### What you are asked to do
Write out again, unaltered, the lines from the start through the line containing "separate solid pieces.".

* BEGIN *

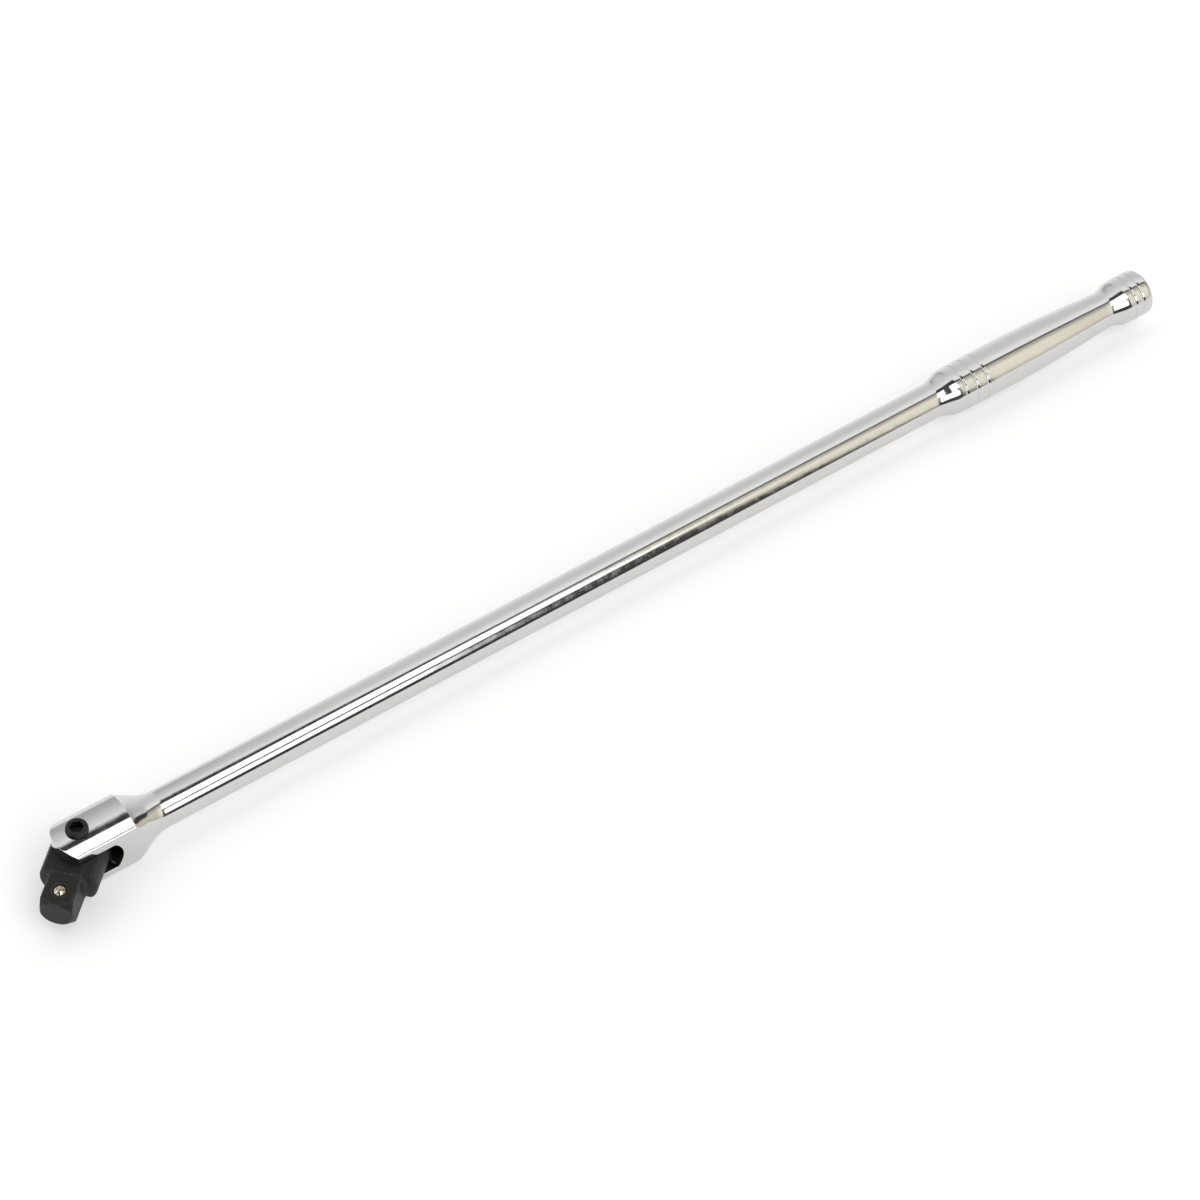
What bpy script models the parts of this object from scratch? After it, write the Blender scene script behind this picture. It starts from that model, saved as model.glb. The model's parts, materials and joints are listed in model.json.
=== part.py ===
"""Breaker bar with a swivelling square drive, as an assembly of separate solid pieces.

The tool lies along +X: the fork and its hinged drive knuckle at the low end, the grip at the high end. The
pivot screw stands along +Z and the knuckle is swung towards -Y. Everything is drawn about the pivot, at the
centre of the slot, and then moved as one, so that the tool lies on z = 0 with the origin under the middle of
its bounding box. All sizes are in metres.
"""
import math

import bmesh
import bpy
from mathutils import Vector

MM = 0.001

# Driving dimensions.
DRIVE_SQUARE = 12.7 * MM            # across the flats of the drive tang, a half-inch drive
SWING = math.radians(42.5)          # how far the knuckle is turned out of line, towards -Y
FIT_GAP = 0.3 * MM                  # clearance between neighbouring pieces

HEAD_RADIUS = 13.8 * MM             # the round part of the fork head
HEAD_FLAT = 9.7 * MM                # from the axis to each of the head's two flats
SLOT_WIDTH = 13.6 * MM              # between the two ears
EAR_END_RADIUS = 12.0 * MM          # the rounding of the ears' ends, seen along the screw
EAR_END_CENTRE = 2.0 * MM           # how far behind the pivot that rounding is centred
SLOT_SIDE_END = 10.0 * MM           # where the slot's straight sides end
SLOT_ROOT_END = 13.0 * MM           # the deepest point of the slot's hollow root
SHOULDER_X = 19.4 * MM              # the crisp edge at the back of the head
NECK_END_X = 36.0 * MM              # where the neck runs into the shaft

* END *

### Task solution
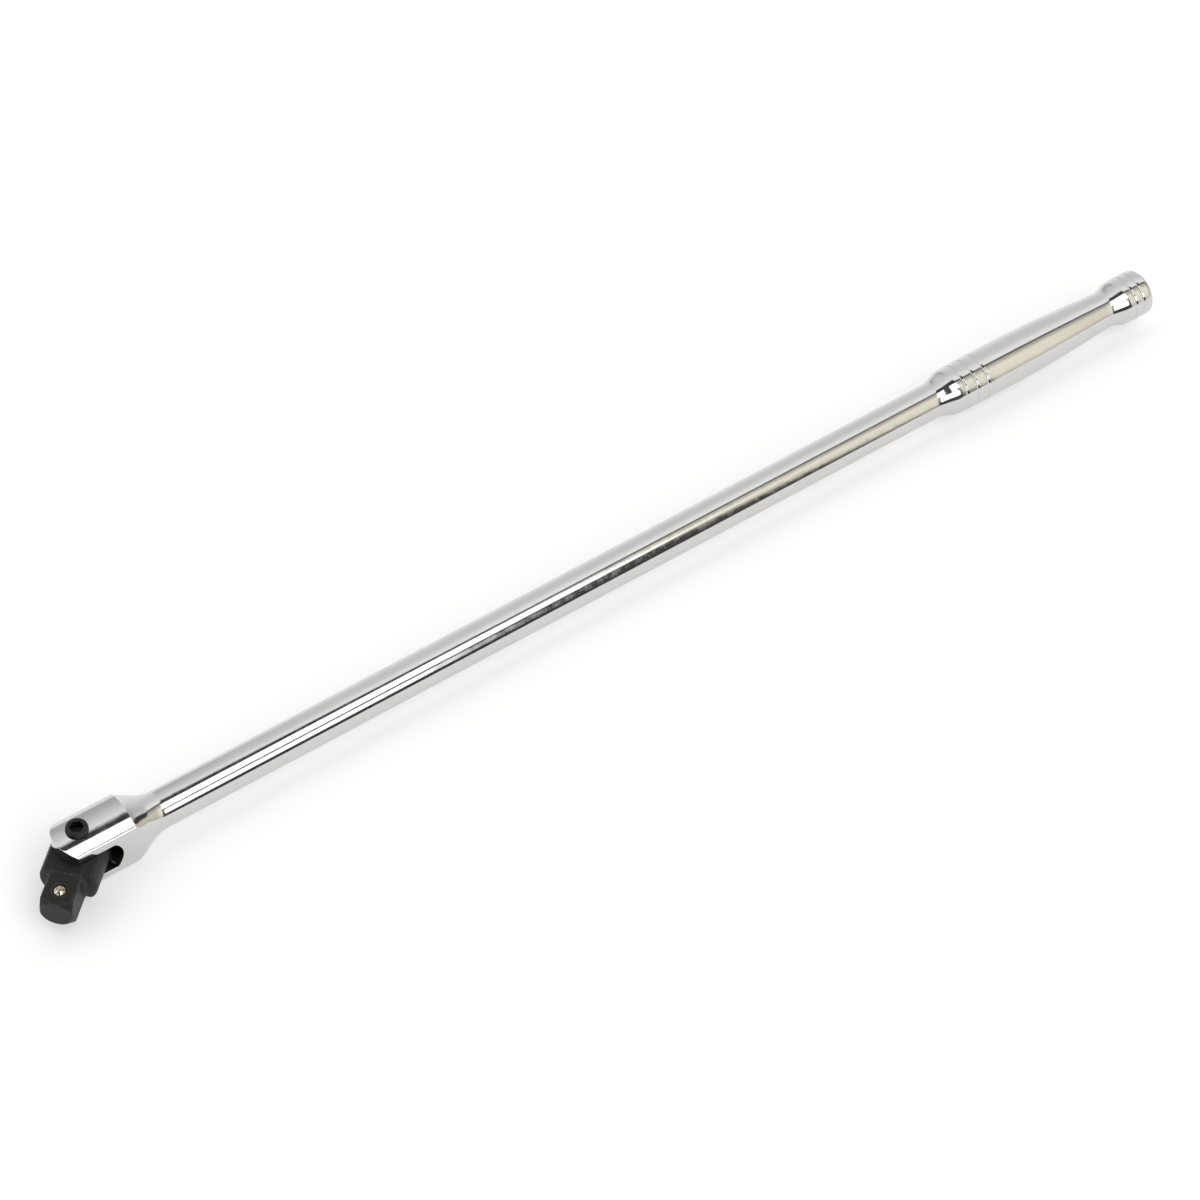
What bpy script models the parts of this object from scratch? After it, write the Blender scene script behind this picture. It starts from that model, saved as model.glb. The model's parts, materials and joints are listed in model.json.
=== part.py ===
"""Breaker bar with a swivelling square drive, as an assembly of separate solid pieces.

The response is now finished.